Global Gag Rule
The “Global Gag Rule,” or the Mexico City Policy, prohibits NGOs that receive U.S. foreign aid from performing or promoting abortion. Trump reinstated the policy (which President Obama had repealed) with the State Department’s stamp of approval almost immediately after taking office. While the policy has a “decades-old track record of repeal and reinstatement” from Democratic to Republican administrations, Trump’s gag rule is the most extreme and harmful version of the policy ever enacted — restricting nearly $9 billion in foreign health assistance, which is around 14 times as much aid as any previous Republican administration’s version. The policy is only getting more draconian under Secretary of State Mike Pompeo, who announced in 2019 that the gag rule would be extended to aid organizations that fund other groups that provide or discuss abortion.

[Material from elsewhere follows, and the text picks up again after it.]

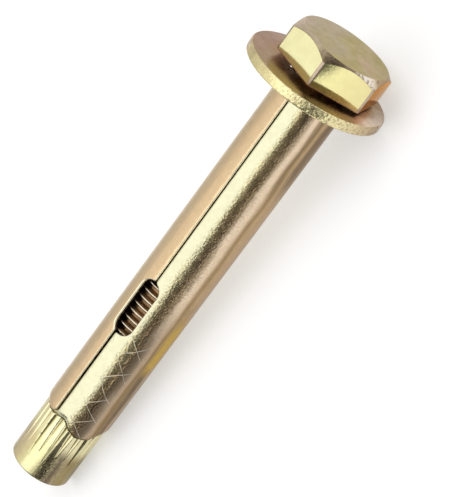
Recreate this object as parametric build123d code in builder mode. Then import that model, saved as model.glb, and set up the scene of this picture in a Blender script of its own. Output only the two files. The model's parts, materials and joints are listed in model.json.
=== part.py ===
from build123d import *
from math import asin, atan2, cos, hypot, radians, sin, sqrt, tan
import os

# Sleeve anchor with a hexagon-head bolt: the bolt, a large washer, a split sleeve and a cone nut.
# It lies on its side as it comes to rest, on the washer's rim and the cone nut's end.
# Heights run along the anchor's axis, from the cone nut's end towards the head.
# Angles run round the axis, anticlockwise as seen from the head, from the front of the anchor.
# All sizes are in millimetres and degrees.

# Thread, drawn at its mean diameter
thread_diameter = 10.0
thread_pitch = 1.5
thread_length = 52.0
thread_clearance = 0.05

# Bolt
shank_diameter = 8.9
bolt_end_recess = 0.8
bolt_end_chamfer = 1.0
head_across_flats = 16.85
head_height = 6.1
head_corner_rounding = 1.2
head_corner_angle = -9.5
head_top_diameter = 16.3
head_top_chamfer_angle = 42.0
head_base_bevel = 0.25
head_clearance = 0.3

# Washer, loose on the shank: the shank lies in the bottom of its hole, and it leans
washer_diameter = 25.3
washer_thickness = 1.85
washer_hole_diameter = 10.9
washer_edge_rounding = 0.3
washer_shank_clearance = 0.1
washer_lean = 2.16
washer_lean_angle = -76.0
washer_seat_clearance = 0.02

# Sleeve, rolled from sheet: a seam along its length, and a window on the seam
sleeve_diameter = 12.0
sleeve_length = 73.8
sleeve_wall = 0.8
sleeve_end_bevel = 0.45
sleeve_end_bevel_length = 2.8
sleeve_top_bevel = 0.15
window_length = 11.6
window_width = 4.0
window_height = 26.4
window_angle = -26.2
upper_seam_angle = -25.5
upper_seam_width = 0.2
lower_seam_angle = -32.4
lower_seam_width = 0.4
seam_mouth_width = 1.1
seam_mouth_length = 1.3

# Wavy end of the sleeve, keyed into the cone nut's collar: angle round the axis, and rise
end_wave = [(-90, 1.2), (-48, 1.05), (-13, 1.75), (8, 0.55), (22, 0.0), (40, 0.2), (90, 1.6)]
end_wave_clearance = 0.08

# Cone nut
nut_diameter = 11.3
nut_collar_length = 10.85
nut_end_rounding = 0.45
cone_length = 7.5
cone_end_wall = 0.05
cone_clearance = 0.05
serration_count = 24
serration_depth = 0.3
serration_length = 6.6
serration_taper_angle = 1.7

# How the anchor lies: the angle round the axis that faces straight up
upward_angle = -52.0

# Sizes that follow
thread_mean_radius = (thread_diameter - 3 * sqrt(3) / 8 * thread_pitch) / 2
shank_radius = shank_diameter / 2
sleeve_radius = sleeve_diameter / 2
sleeve_bore_radius = sleeve_radius - sleeve_wall
nut_radius = nut_diameter / 2
cone_end_radius = thread_diameter / 2 + cone_end_wall
washer_radius = washer_diameter / 2
head_corner_radius = head_across_flats / sqrt(3)
past = 1.0

# Heights up the stack
sleeve_end_height = nut_collar_length
sleeve_top_height = sleeve_end_height + sleeve_length
washer_shift = washer_hole_diameter / 2 - shank_radius - washer_shank_clearance
shift_along_lean = washer_shift * cos(radians(upward_angle - washer_lean_angle))
washer_rise = (sleeve_radius - shift_along_lean) * tan(radians(washer_lean)) + washer_seat_clearance
washer_height = sleeve_top_height + washer_rise
head_rise = (head_corner_radius + shift_along_lean) * tan(radians(washer_lean)) + head_clearance
head_base_height = washer_height + washer_thickness / cos(radians(washer_lean)) + head_rise
head_top_height = head_base_height + head_height

# The line that the floor draws under the anchor, from the nut's rounded end to the washer's rim
rim_lift = washer_radius * tan(radians(washer_lean)) * cos(radians(upward_angle - washer_lean_angle))
rim_out = washer_radius - washer_shift - washer_edge_rounding - (nut_radius - nut_end_rounding)
rim_up = washer_height + rim_lift + washer_edge_rounding - nut_end_rounding
incline = atan2(rim_out, rim_up) + asin((washer_edge_rounding - nut_end_rounding) / hypot(rim_out, rim_up))

# The nut's rounded end touches the floor, and the anchor's box is centred on the origin
nut_end_reach = nut_radius - nut_end_rounding
head_top_reach = head_top_diameter / 2
start_height = nut_end_reach * cos(incline) + nut_end_rounding - nut_end_rounding * sin(incline)
low_x = -nut_end_reach * sin(incline)
high_x = head_top_height * cos(incline) + head_top_reach * sin(incline)

axis_direction = Vector(cos(incline), 0, sin(incline))
upward = Vector(-sin(incline), 0, cos(incline))
start = Vector(-(low_x + high_x) / 2, 0, start_height)
spine = Axis(start, axis_direction)
front = upward.rotate(spine, -upward_angle)
anchor = Plane(origin=start, x_dir=front, z_dir=axis_direction)


def outward(angle):
    """Direction that points away from the axis at an angle round it."""
    return anchor.x_dir.rotate(spine, angle)


def section(angle=0.0):
    """Plane through the axis: x outwards at the angle, y towards the head."""
    return Plane(origin=start, x_dir=outward(angle), z_dir=outward(angle).cross(axis_direction))


def facing(angle):
    """Plane through the axis, seen from outside at the angle: x round the anchor, y towards the head."""
    return Plane(origin=start, x_dir=axis_direction.cross(outward(angle)), z_dir=outward(angle))


def wave_line(drop=0.0):
    """Wavy line of the sleeve's end, from side to side of the anchor, in a facing plane."""
    reach = sleeve_radius + past
    points = [(reach * sin(radians(a)), sleeve_end_height + rise - drop) for a, rise in end_wave]
    return Spline(*points)


# Bolt: hexagon head, shank and thread in one forging
head_chamfer_drop = (head_corner_radius - head_top_diameter / 2) * tan(radians(head_top_chamfer_angle))
with BuildPart() as hex_bolt:
    with BuildSketch(anchor.offset(head_base_height)):
        RegularPolygon(radius=head_corner_radius, side_count=6, rotation=head_corner_angle)
    extrude(amount=head_height)
    fillet(hex_bolt.edges().filter_by(spine), radius=head_corner_rounding)
    with BuildSketch(section()):
        with BuildLine():
            Polyline(
                (0, head_base_height - past),
                (head_corner_radius - head_base_bevel - past, head_base_height - past),
                (head_corner_radius - head_base_bevel, head_base_height),
                (head_corner_radius, head_base_height + head_base_bevel),
                (head_corner_radius, head_top_height - head_chamfer_drop),
                (head_top_diameter / 2, head_top_height),
                (0, head_top_height),
                close=True,
            )
        make_face()
    revolve(axis=spine, mode=Mode.INTERSECT)
    with BuildSketch(anchor.offset(bolt_end_recess)):
        Circle(thread_mean_radius)
    extrude(amount=thread_length)
    chamfer(hex_bolt.faces().sort_by(spine)[0].edges(), length=bolt_end_chamfer)
    with BuildSketch(anchor.offset(bolt_end_recess)):
        Circle(shank_radius)
    extrude(amount=head_base_height - bolt_end_recess)
hex_bolt.part.label = "hex_bolt"

# Washer: stamped ring, its rim and hole slightly rounded
washer_centre = start + washer_shift * upward + washer_height * axis_direction
lean_hinge = Axis(washer_centre, axis_direction.cross(outward(washer_lean_angle)))
washer_normal = axis_direction.rotate(lean_hinge, washer_lean)
with BuildPart() as washer:
    with BuildSketch(Plane(origin=washer_centre, z_dir=washer_normal)):
        Circle(washer_radius)
        Circle(washer_hole_diameter / 2, mode=Mode.SUBTRACT)
    extrude(amount=washer_thickness)
    fillet(washer.edges().filter_by(GeomType.CIRCLE), radius=washer_edge_rounding)
washer.part.label = "washer"

# Sleeve: rolled sheet, open at the seam
window_centre = sleeve_end_height + window_height
with BuildPart() as sleeve:
    with BuildSketch(anchor.offset(sleeve_end_height)):
        Circle(sleeve_radius)
        Circle(sleeve_bore_radius, mode=Mode.SUBTRACT)
    extrude(amount=sleeve_length)
    chamfer(sleeve.edges().group_by(spine)[-1], length=sleeve_top_bevel)
    with BuildSketch(facing(0)):
        with BuildLine():
            wave = wave_line()
            Polyline(wave @ 1, (sleeve_radius + past, 0), (-sleeve_radius - past, 0), wave @ 0)
        make_face()
    extrude(amount=sleeve_radius + past, both=True, mode=Mode.SUBTRACT)
    with BuildSketch(section()):
        with BuildLine():
            Polyline(
                (sleeve_radius - sleeve_end_bevel, sleeve_end_height),
                (sleeve_radius, sleeve_end_height + sleeve_end_bevel_length),
                (sleeve_radius + past, sleeve_end_height + sleeve_end_bevel_length),
                (sleeve_radius + past, sleeve_end_height),
                close=True,
            )
        make_face()
    revolve(axis=spine, mode=Mode.SUBTRACT)
    with BuildSketch(facing(window_angle)):
        with Locations((0, window_centre)):
            SlotOverall(window_length, window_width, rotation=90)
    extrude(amount=sleeve_radius + past, mode=Mode.SUBTRACT)
    with BuildSketch(facing(upper_seam_angle)):
        with Locations((0, window_centre)):
            Rectangle(upper_seam_width, sleeve_length, align=(Align.CENTER, Align.MIN))
    extrude(amount=sleeve_radius + past, mode=Mode.SUBTRACT)
    mouth_height = sleeve_end_height + end_wave[1][1]
    with BuildSketch(facing(lower_seam_angle)):
        with BuildLine():
            Polyline(
                (lower_seam_width / 2, window_centre),
                (-lower_seam_width / 2, window_centre),
                (-lower_seam_width / 2, mouth_height + seam_mouth_length),
                (-lower_seam_width / 2 - seam_mouth_width, mouth_height),
                (-lower_seam_width / 2 - seam_mouth_width, 0),
                (lower_seam_width / 2, 0),
                close=True,
            )
        make_face()
    extrude(amount=sleeve_radius + past, mode=Mode.SUBTRACT)
sleeve.part.label = "sleeve"

# Cone nut: serrated collar outside the sleeve, threaded cone inside it
collar_top_height = nut_collar_length + max(rise for angle, rise in end_wave)
with BuildPart() as cone_nut:
    with BuildSketch(anchor):
        Circle(nut_radius)
    extrude(amount=collar_top_height)
    fillet(cone_nut.edges().group_by(spine)[0], radius=nut_end_rounding)
    with BuildSketch(anchor.offset(collar_top_height)):
        with PolarLocations(nut_radius, serration_count):
            Rectangle(serration_depth * sqrt(2), serration_depth * sqrt(2), rotation=45)
    extrude(amount=-serration_length, taper=serration_taper_angle, mode=Mode.SUBTRACT)
    with BuildSketch(facing(0)):
        with BuildLine():
            wave = wave_line(end_wave_clearance)
            above = 2 * collar_top_height
            Polyline(wave @ 1, (sleeve_radius + past, above), (-sleeve_radius - past, above), wave @ 0)
        make_face()
    extrude(amount=sleeve_radius + past, both=True, mode=Mode.SUBTRACT)
    with BuildSketch(section()):
        with BuildLine():
            Polyline(
                (0, nut_end_rounding),
                (sleeve_bore_radius - cone_clearance, nut_end_rounding),
                (sleeve_bore_radius - cone_clearance, collar_top_height),
                (cone_end_radius, collar_top_height + cone_length),
                (0, collar_top_height + cone_length),
                close=True,
            )
        make_face()
    revolve(axis=spine)
    with BuildSketch(anchor):
        Circle(thread_mean_radius + thread_clearance)
    extrude(amount=collar_top_height + cone_length, mode=Mode.SUBTRACT)
cone_nut.part.label = "cone_nut"

os.makedirs("parts", exist_ok=True)
export_step(hex_bolt.part, "parts/hex_bolt.step")
export_step(washer.part, "parts/washer.step")
export_step(sleeve.part, "parts/sleeve.step")
export_step(cone_nut.part, "parts/cone_nut.step")
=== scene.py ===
# %% [markdown]
# # A sleeve anchor, lying on a white table
#
# A sleeve anchor holds a bracket to a wall. A hexagon-head bolt runs through a large washer and a
# split sleeve into a cone nut. Turning the bolt draws the cone into the sleeve, which spreads and
# grips the drilled hole. All four pieces are steel with a yellow zinc plating.
#
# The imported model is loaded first. It says where the anchor lies, and every piece below is modelled
# to fit it.

# %% Load the frame
import json

import bmesh
import bpy
from math import acos, atan2, cos, pi, radians, sin, sqrt, tan
from mathutils import Matrix, Vector, noise


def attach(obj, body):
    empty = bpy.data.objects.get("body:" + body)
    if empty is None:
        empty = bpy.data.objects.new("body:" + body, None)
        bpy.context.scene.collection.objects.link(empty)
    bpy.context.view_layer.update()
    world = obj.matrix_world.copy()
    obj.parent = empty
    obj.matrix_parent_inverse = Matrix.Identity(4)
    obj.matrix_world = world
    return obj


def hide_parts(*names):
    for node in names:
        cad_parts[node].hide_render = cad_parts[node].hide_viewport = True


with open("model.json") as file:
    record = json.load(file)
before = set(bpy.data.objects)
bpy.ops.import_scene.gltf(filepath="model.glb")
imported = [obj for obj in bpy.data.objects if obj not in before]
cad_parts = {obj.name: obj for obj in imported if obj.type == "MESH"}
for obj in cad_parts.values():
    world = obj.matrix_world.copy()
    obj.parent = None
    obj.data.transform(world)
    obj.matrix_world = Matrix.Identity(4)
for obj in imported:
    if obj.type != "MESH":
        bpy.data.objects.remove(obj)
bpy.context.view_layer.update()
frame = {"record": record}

# %% [markdown]
# ## A workbench for an anchor that lies down
#
# The anchor lies aslant, on the rim of its washer and the end of its nut. Modelling on a slant is
# awkward, so each piece is made upright, in millimetres: X points to the front of the anchor, Z
# from the nut to the head, and heights start at the nut's end. The finished piece is then laid
# down with one matrix, which also turns millimetres into metres.

# %% The matrix that lays a piece down
mm = 0.001
upward_angle = -52.0

turning = next(joint for joint in frame["record"]["behaviour"]["joints"] if joint["name"] == "bolt_turn")
start = Vector(turning["pos_m"])
along = Vector(turning["axis"]).normalized()
upward = Vector((-along.z, 0, along.x)).normalized()
front = Matrix.Rotation(radians(-upward_angle), 3, along) @ upward
side = along.cross(front)
laid = Matrix.Translation(start) @ Matrix((front, side, along)).transposed().to_4x4()
lay_down = laid @ Matrix.Scale(mm, 4)
print("the axis rises by", round(90 - along.angle((0, 0, 1)) * 180 / pi, 2), "degrees")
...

The rule has been criticized as a breach of international human rights law and has drastically impeded access to not just reproductive health, but other critical services as well. Health clinics around the world that provide nutrition services, maternal and child health services, and STD and other infectious disease prevention services have been forced to close. Contraception has been lost or put at risk for over 2 million patients. Major cuts to HIV/AIDs programs have had to be made as, unlike previous iterations of the gag rule, Trump’s policy provides no exemption for emergency AIDS relief plans. What’s more, despite the policy being heralded by anti-abortion activists, Trump’s gag rule has actually increased abortions by at least 40 percent in countries studied by a Lancet analysis of the policy.